A note on privacy, and on the treasurer's load
Giving records are among the most sensitive things a church holds. Most congregations restrict them to the treasurer or financial secretary — worth stating as policy rather than assuming. And it's worth saying plainly: the volunteer treasurer role is a real workload carried quietly by one person in most small churches. Systems are how that person gets their evenings back — not by working harder in January, but by making January mostly already done. The same log that produces statements also produces what the board actually asks for month to month: how giving is running against the budget, what each fund holds, and whether anything needs attention before it becomes a scramble of its own.

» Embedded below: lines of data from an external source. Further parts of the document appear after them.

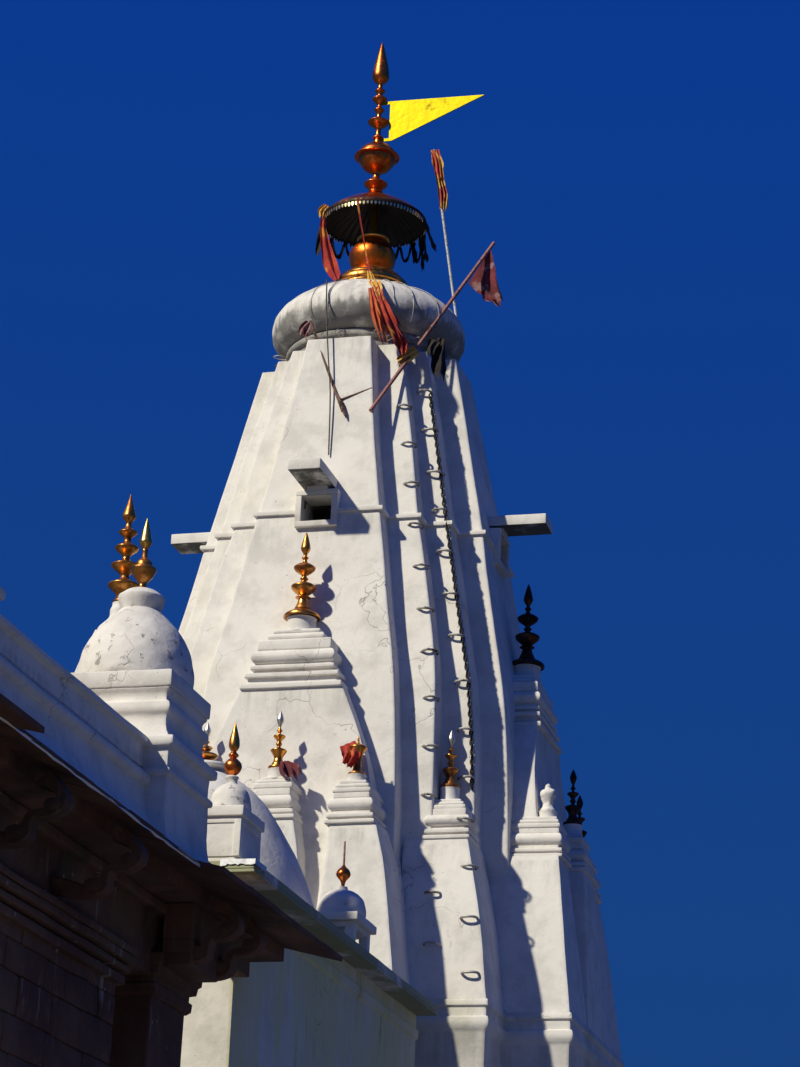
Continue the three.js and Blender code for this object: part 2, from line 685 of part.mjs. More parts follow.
function buildPorch() {
  const inner = hallHalf - porchBeam;
  const wallFront = porchFront + porchBack - porchWallBack;
  const side = (sign) => {
    const [x0, x1] = sign > 0 ? [inner, hallHalf] : [-hallHalf, -inner];
    const beam = block(x0, x1, porchFront, porchBack, porchBeamBottom, porchBeamTop);
    const wall = block(x0, x1, wallFront, porchWallBack, floorLevel, porchBeamBottom);
    const nearPost = block(x0, x1, porchFront, porchFront + pillar, floorLevel, porchBeamBottom);
    const farPost = block(x0, x1, porchBack - pillar, porchBack, floorLevel, porchBeamBottom);
    return join([beam, wall, nearPost, farPost]);
  };
  add(temple, 'porch_side_right', side(1), stone);
  add(temple, 'porch_side_left', side(-1), stone);
  const beamY = (from) => block(-inner, inner, from, from + porchBeam, porchBeamBottom, porchBeamTop);
  add(temple, 'porch_beam_front', beamY(porchFront), stone);
  add(temple, 'porch_beam_back', beamY(porchBack - porchBeam), stone);
  buildPorchRoof();
}

// The roof leaves a court open between the two halls; its eaves run on along both sides of it
function buildPorchRoof() {
  const notch = hallHalf + 20;
  const notchFront = domedFront - 30;
  const outline = (half, front, rear) => [[-half, front], [half, front], [half, rear], [-half, rear]];
  const slope = loft([
    { level: porchBeamTop, outline: outline(porchEave, porchEaveFront, porchEaveBack) },
    { level: porchBeamTop + porchEaveEdge, outline: outline(porchEave, porchEaveFront, porchEaveBack) },
    { level: porchRoofTop, outline: outline(roofOuter, parapetFront, roofBack) },
  ]);
  const setBack = (x0, x1) => (
    block(x0, x1, narrowEaveFront, narrowEaveBack, porchBeamTop - 1, porchRoofTop + 1));
  const eave = slope.subtract(setBack(narrowEave, porchEave + 1))
    .subtract(setBack(-porchEave - 1, -narrowEave));
  const hallClear = block(-notch, notch, notchFront, porchEaveBack + 10, porchBeamTop - 1, porchRoofTop + 1);
  const court = block(-courtHalf, courtHalf, courtFront, notchFront + 1, porchBeamTop - 1, porchRoofTop + 1);
  add(temple, 'porch_roof', eave.subtract(hallClear).subtract(court), stone);
  const parapet = (x0, x1, y0, y1) => block(x0, x1, y0, y1, porchRoofTop, parapetTop);
  const parapetBack = pavilionFar + 560;
  add(temple, 'porch_parapet_right', parapet(parapetInner, parapetOuter, parapetFront, parapetBack), white);
  add(temple, 'porch_parapet_left', parapet(-parapetOuter, -parapetInner, parapetFront, parapetBack), white);
  add(temple, 'porch_parapet_front',
    parapet(-parapetInner, parapetInner, parapetFront, parapetFront + 340), white);
  for (const [place, y] of [['front', pavilionNear], ['back', pavilionFar]]) {
    add(temple, `porch_pavilion_${place}_right`, porchPavilion(1), white, [pavilionSide, y, porchRoofTop]);
    add(temple, `porch_pavilion_${place}_left`, porchPavilion(-1), white, [-pavilionSide, y, porchRoofTop]);
  }
}

// A domed pavilion on a moulded square pedestal that sits astride the parapet
function porchPavilion(sign) {
  const level = (half, from, to) => block(-half, half, -half, half, from, to);
  const pedestal = join([
    level(565, 0, 310), level(590, 310, 375), level(570, 375, 575), level(610, 575, 655),
    level(545, 655, 715), level(500, 715, 900), level(528, 900, 985), level(497, 985, 1075),
    level(515, 1075, 1115), level(530, 1115, 1270),
  ]);
  const dome = turned([[0, 1269], [515, 1269], [520, 1350], [505, 1480], [460, 1620], [385, 1750],
    [290, 1870], [210, 1960], [185, 2010], [206, 2080], [195, 2130], [140, 2175], [60, 2200],
    [45, 2250], [107, 2385], [75, 2440], [25, 2540], [54, 2645], [0, 2888]], 16);
  const wall = [(parapetInner - pavilionSide - joint) * sign, (parapetOuter - pavilionSide + joint) * sign];
  const saddle = block(Math.min(...wall), Math.max(...wall), -1000, 1000, -1,
    parapetTop - porchRoofTop + joint);
  return pedestal.add(dome).subtract(saddle);
}

buildPlinth();
buildShrine();
buildTower();
buildFaces();
buildCrown();
buildPennant();
buildPoles();
buildDomedHall();
buildPorch();

export default temple;
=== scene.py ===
import bmesh
import bpy
import math
import random
from mathutils import Matrix, Vector, noise


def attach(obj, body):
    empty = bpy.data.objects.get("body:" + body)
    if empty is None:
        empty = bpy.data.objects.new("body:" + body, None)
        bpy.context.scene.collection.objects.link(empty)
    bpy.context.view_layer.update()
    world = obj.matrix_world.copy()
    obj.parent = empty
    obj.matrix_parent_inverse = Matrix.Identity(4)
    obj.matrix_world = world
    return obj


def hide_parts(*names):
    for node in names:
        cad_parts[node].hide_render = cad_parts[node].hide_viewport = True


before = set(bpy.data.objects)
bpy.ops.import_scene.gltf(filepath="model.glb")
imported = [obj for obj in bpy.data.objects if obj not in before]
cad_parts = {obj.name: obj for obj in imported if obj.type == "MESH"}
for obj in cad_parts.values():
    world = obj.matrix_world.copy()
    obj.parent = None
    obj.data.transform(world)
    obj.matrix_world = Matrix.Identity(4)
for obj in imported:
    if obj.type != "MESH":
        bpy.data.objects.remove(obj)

noise.seed_set(7)        # unseeded noise starts from the clock, and no two runs would agree
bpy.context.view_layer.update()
scene = bpy.context.scene
faceNames = ("front", "right", "back", "left")
plinthTop = 0.9004        # the halls' floor, a hair above the plinth's stones
print("frame loaded:", len(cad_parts), "nodes")


# Camera, lights and floor

view = {
    "eye": (10.934, -36.868, 0.462),
    "yaw": 15.668,
    "pitch": 20.21,
    "roll": 2.369,
    "focalPixels": 2895.9,
    "longSidePixels": 1067,
    "sensor": 36,
}


def addCamera():
    yaw, pitch, roll = (math.radians(view[key]) for key in ("yaw", "pitch", "roll"))
    forward = Vector((-math.sin(yaw) * math.cos(pitch), math.cos(yaw) * math.cos(pitch), math.sin(pitch)))
    level = Vector((math.cos(yaw), math.sin(yaw), 0))
    upright = level.cross(forward)
    right = level * math.cos(roll) + upright * math.sin(roll)
    up = upright * math.cos(roll) - level * math.sin(roll)
    data = bpy.data.cameras.new("camera")
    data.sensor_width = view["sensor"]
    data.lens = view["sensor"] * view["focalPixels"] / view["longSidePixels"]
    data.clip_end = 500
    camera = bpy.data.objects.new("camera", data)
    camera.matrix_world = Matrix((right, up, -forward)).transposed().to_4x4()
    camera.location = view["eye"]
    scene.collection.objects.link(camera)
    scene.camera = camera


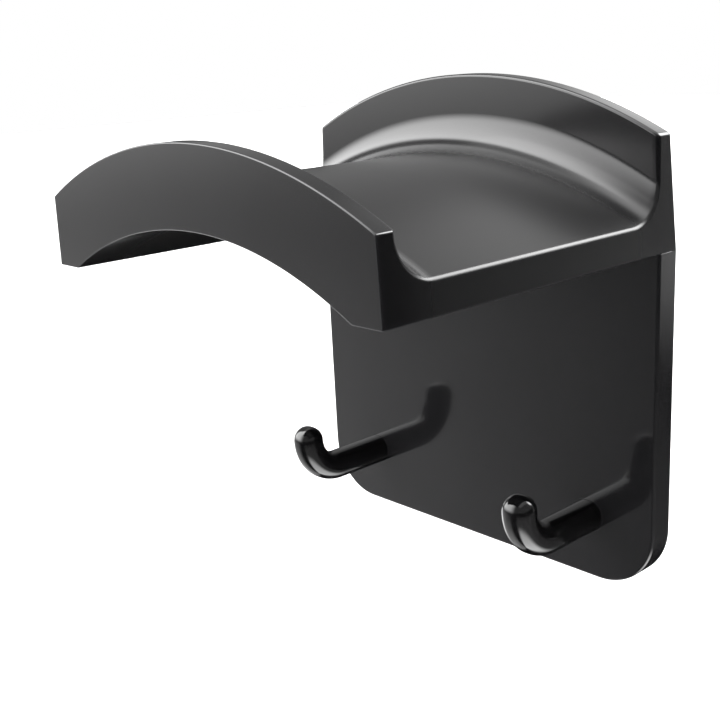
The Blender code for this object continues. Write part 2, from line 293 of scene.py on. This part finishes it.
def finish_piece(obj, surface, nodes):
    """Smooth shading that keeps flat faces flat, a material, and the CAD nodes that the piece stands for."""
    obj.data.shade_smooth()
    obj.data.set_sharp_from_angle(angle=math.radians(SHARP_SHADING))
    weights = obj.modifiers.new("weighted normals", "WEIGHTED_NORMAL")
    weights.keep_sharp = True
    weights.weight = 100
    obj.data.materials.clear()
    obj.data.materials.append(surface)
    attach(obj, BODY)
    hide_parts(*nodes)


# ---------------------------------------------------------------- materials

class Nodes:
    """A short way to write a material's node tree."""

    def __init__(self, tree):
        self.tree = tree

    def add(self, kind, **values):
        """A new node. Each value is one of the node's own settings or, if it has none so named, an input."""
        node = self.tree.nodes.new(kind)
        for key, value in values.items():
            if hasattr(node, key):
                setattr(node, key, value)
            else:
                node.inputs[key.replace("_", " ")].default_value = value
        return node

    def link(self, source, target):
        self.tree.links.new(source, target)

    def noise(self, coordinates, scale, detail=3.0):
        node = self.add("ShaderNodeTexNoise", Scale=scale, Detail=detail)
        self.link(coordinates, node.inputs["Vector"])
        return node.outputs["Fac"]

    def spread(self, value, low_in, high_in, low_out=0.0, high_out=1.0):
        """The value moved from the range low_in to high_in into the range low_out to high_out, and held there."""
        node = self.add("ShaderNodeMapRange")
        for index, number in enumerate((low_in, high_in, low_out, high_out), 1):
            node.inputs[index].default_value = number
        self.link(value, node.inputs[0])
        return node.outputs[0]

    def mix(self, factor, first, second):
        """A colour between two others. Sockets 6, 7 and output 2 are the Mix node's colours."""
        node = self.add("ShaderNodeMix", data_type="RGBA")
        self.link(factor, node.inputs["Factor"])
        for value, socket in ((first, node.inputs[6]), (second, node.inputs[7])):
            if isinstance(value, tuple):
                socket.default_value = (*value, 1.0)
            else:
                self.link(value, socket)
        return node.outputs[2]

    def soft_step(self, value, start, end):
        """0 before start and 1 after end, with a smooth change between them."""
        node = self.add("ShaderNodeMapRange", interpolation_type="SMOOTHSTEP")
        node.inputs[1].default_value = start
        node.inputs[2].default_value = end
        self.link(value, node.inputs[0])
        return node.outputs[0]

    def math(self, operation, *values):
        """A Math node. Each value is a number or another node's output."""
        node = self.add("ShaderNodeMath", operation=operation)
        for value, socket in zip(values, node.inputs):
            if isinstance(value, (int, float)):
                socket.default_value = value
            else:
                self.link(value, socket)
        return node.outputs[0]

    def edge_mask(self, radius, strength):
        """The strength on rounded edges, falling to 0 on flat faces."""
        rounded = self.add("ShaderNodeBevel", samples=4, Radius=radius)
        plain = self.add("ShaderNodeNewGeometry").outputs["Normal"]
        alike = self.add("ShaderNodeVectorMath", operation="DOT_PRODUCT")
        self.link(rounded.outputs["Normal"], alike.inputs[0])
        self.link(plain, alike.inputs[1])
        return self.spread(alike.outputs["Value"], 0.995, 0.90, 0.0, strength)

    def bump(self, height, strength, distance, normal=None):
        node = self.add("ShaderNodeBump", Strength=strength, Distance=distance)
        self.link(height, node.inputs["Height"])
        if normal:
            self.link(normal, node.inputs["Normal"])
        return node.outputs["Normal"]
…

One contribution log — statements, funds, and the budget generate themselves
The Church Treasurer Kit is the system in this article, built: a contributions log with household and fund dropdowns, a member directory with automatic year-to-date rollups, designated-fund balances that keep a Missions dollar in Missions, a budget whose monthly columns fill themselves from the expense log — and a year-end giving statement that regenerates for any household you pick, with an editable acknowledgment block your tax professional approves once. Pure formulas, no macros, Excel & Google Sheets.
Start before December
The best month to fix giving records is any month that isn't December. Set up the funds and the household list, log the current month's gifts the new way, and backfill earlier months from the deposit records at whatever pace the evenings allow — the year-end statement only needs the year to be complete by January, not by tonight. To be clear about this note's own boundary: it describes record-keeping practice, not tax law. Acknowledgment wording, contribution deductibility, receipt requirements, and anything touching the church's exempt status are governed by current IRS rules and belong with your church's tax professional.